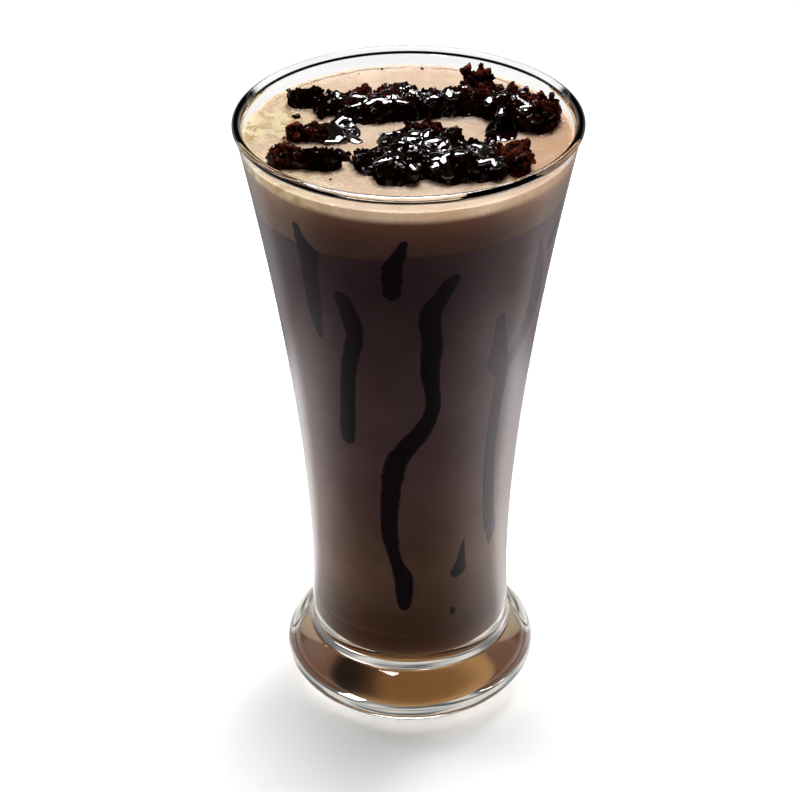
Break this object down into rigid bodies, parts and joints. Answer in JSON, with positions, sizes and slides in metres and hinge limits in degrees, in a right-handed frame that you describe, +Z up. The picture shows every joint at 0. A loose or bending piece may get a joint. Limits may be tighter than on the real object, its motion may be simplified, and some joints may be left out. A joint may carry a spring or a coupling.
{
  "type": "chocolate milkshake",
  "caption": "Chocolate milkshake in a tall flared glass with a thick round foot, chocolate syrup streaks down the inside, a pale froth layer and brownie pieces on top.",
  "frame": {"origin": "centre of the underside of the glass's foot", "axes": "+Z up along the glass's axis, -Y towards the viewer of the picture, +X to the right"},
  "size_m": [0.084, 0.084, 0.1688],
  "materials": {
    "glass": "clear, smooth, polished",
    "milkshake": "smooth opaque drink, mauve brown",
    "froth": "matte, fine bubbles, pale tan",
    "syrup": "dark glossy chocolate syrup",
    "brownie": "dark crumbly cake, glossy where syrup wets it"
  },
  "bodies": {
    "root": {"glass": "glass", "milkshake": "milkshake", "froth": "froth", "syrup_run_1": "syrup", "syrup_run_2": "syrup", "syrup_run_3": "syrup", "syrup_run_4": "syrup", "syrup_run_5": "syrup", "syrup_run_6": "syrup", "syrup_run_7": "syrup", "syrup_drop": "syrup", "brownie_left_slab": "brownie", "brownie_left_crumb": "brownie", "brownie_back_left": "brownie", "brownie_back_middle": "brownie", "brownie_back_right": "brownie", "brownie_front": "brownie", "brownie_front_right": "brownie"}
  },
  "joints": []
}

◆ TO DO:
How many of the lines above contain the string "down"? Give the number only.

◆ EXPECTED ANSWER:
2